In releasing its report, it said it was making no recommendation of any kind to the FCC.

RBR-TVBR observation: We are happy to note that GAO confirmed our take on this issue when it came up just recently.

Discussing a complaint from the American Television Alliance after CBS stations in St. Louis, Minneapolis, Las Vegas and Pittsburgh turned down its ad supporting the since-withdrawn Rockefeller-Thune “Local Choice” legislation, we wrote in an observation:

“ATVA believes CBS is behaving unethically, but that’s a gray area– a station should not be forced to run an ad that is damaging to its own business.”
Apparently we were barking up the right tree – according to GAO, CBS is NOT required to run a self-damaging ad.

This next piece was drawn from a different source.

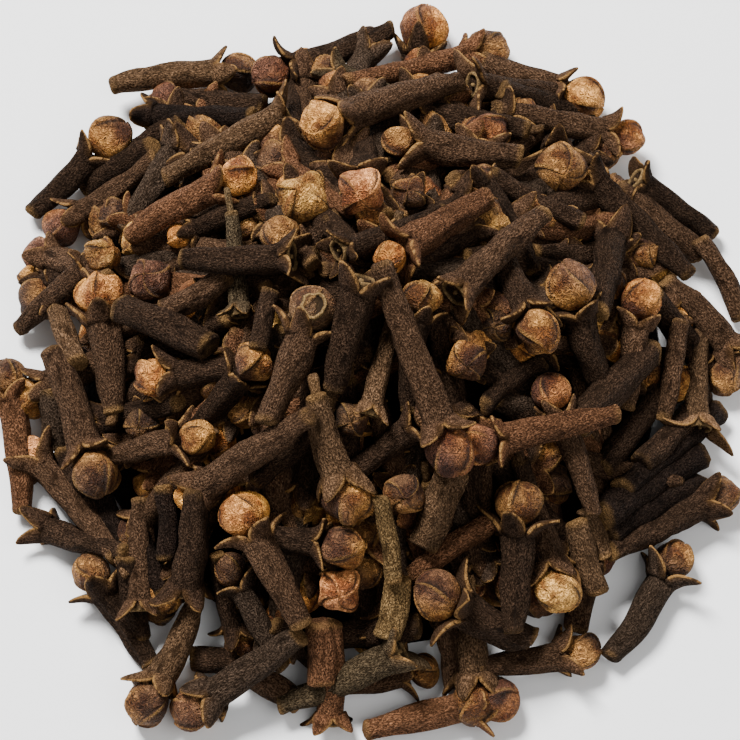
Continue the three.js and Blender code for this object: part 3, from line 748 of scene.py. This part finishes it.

We also noted that in that immediate case, CBS might have been doing ATVA a favor – it could have controlled the timing of the ATVA ad’s airing and its own point-by-point rebuttal ad. CBS could have taken down every single point in an ATVA ad and used as much time as it wanted to counter-attack.

At any rate, the law is the law and the regulations are the regulations. There now may be an attempt to change things so that broadcasters DO have to accept advertising detrimental to their own businesses – and in a way, it would seem to be fair. We have personally and lately seen broadcast ads urging viewers to support their local broadcast station at a time when cable is trying to tip the scale against broadcasters – and we saw these ads on a broadcast signal retransmitted by a cable system.

MVPDs would likely have a much stronger case saying this is unfair, than they do with Local Choice, which would impose a la carte rules on broadcast but not on cable channels.

But if MVPDs do try to change the rules in this count, we wish them luck. The process has only just started, in the form of the GAO report, and it will be likely be years and years if and when anything changes regardless of who has the stronger case.